# sniper drones



## crisissuitguy (Jan 8, 2010)

I have a 3000 point tau army but im having trouble with sniper drones. I want to get some but they are expensive$$$. Are they worth it?


----------



## Treewizard648 (Feb 4, 2009)

If you have more than one army or you got a buddy why plays 40k, I would say to field test them and then see if you like them. 

But since it appears you don't physically have any, use substitutes and see how you like them. 

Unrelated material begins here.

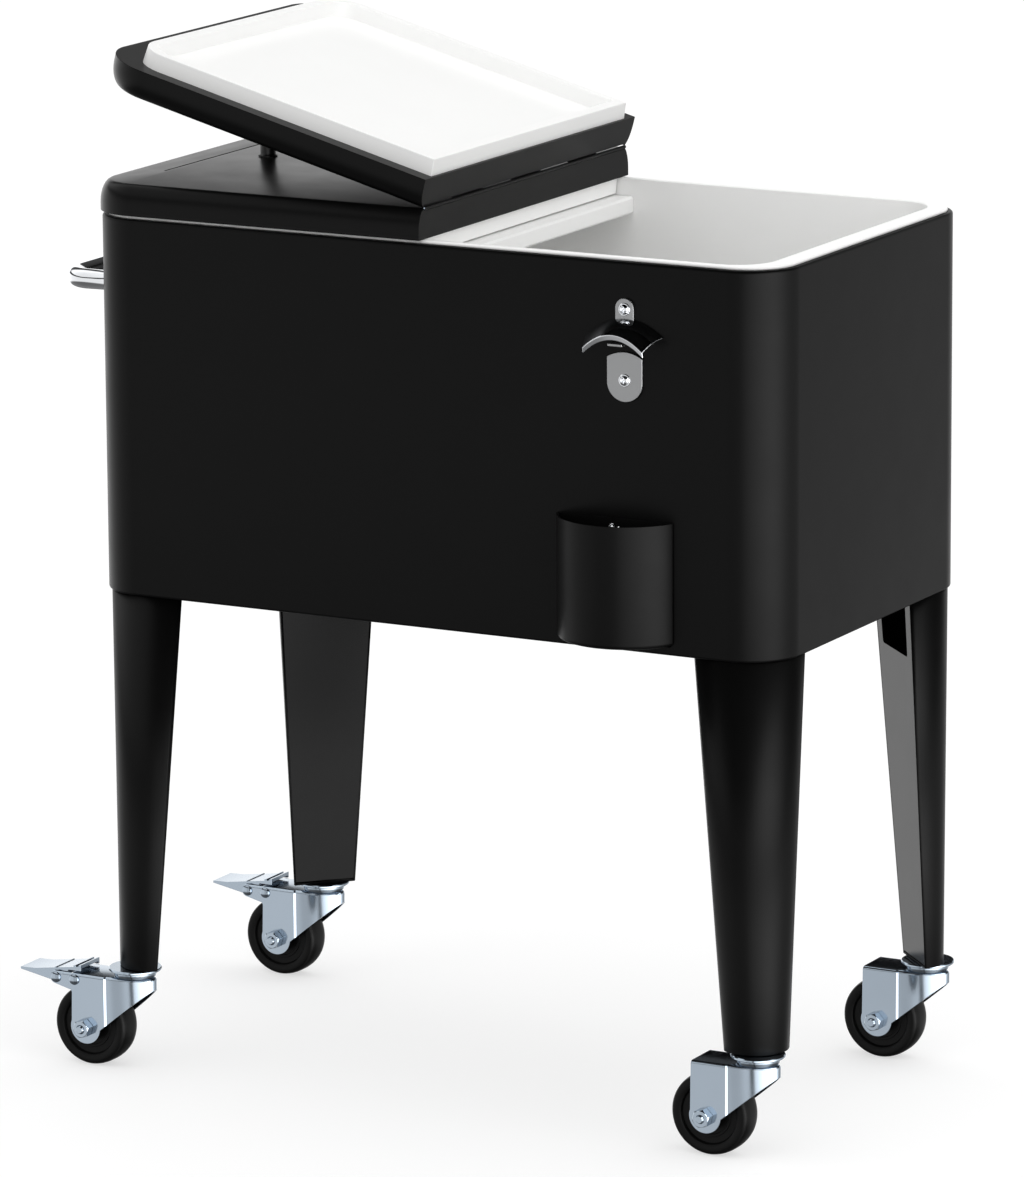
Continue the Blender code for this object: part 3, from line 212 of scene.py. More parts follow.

Of course, you can always go with a Hammerhead. S10 AP1, cant beat that.


----------



## Othiem (Apr 20, 2008)

I try and embrace all units, hell I even ran Vespid in my Tau lists, but sniper drones are just bad. It's a heavy support slot, which is where all the sexy in the Tau list is. The weapons you get can be taken on a pathfinder team in your less crowded FA slot, and aren't all that good to begin with. If you want AP3 shooting, the Ionhead is about 90 times better. If you want pinning.....well you don't really want pinning. Leaderships are high across the board, fearlessness abounds, and you waste precious marker lights that could be helping your fire warriors rain down plasma in a random attempt to pin down a unit for a single round. And to add insult to injury, by pinning that unit you just upped their cover save. 

The only way I can see a sniper drone team being effective is in a list that is HEAVILY committed to making pinning work. That means pathfinders, a stealth marker light team, probably a skyray for the extra lights as well, FWs with carbines, target locks and MLs on your FW shas'ui if you're feeling creative. Outside of that context, as just a one-of in a more well balanced Tau list, they are crap.

If you do end up trying them, don't buy the metal ones. Take a few of the 74 extra gun drones all Tau players have hanging around, chop together some combination of weapons off the FW sprue, and call it a day.


----------



## crisissuitguy (Jan 8, 2010)

thx that helped me a lot


----------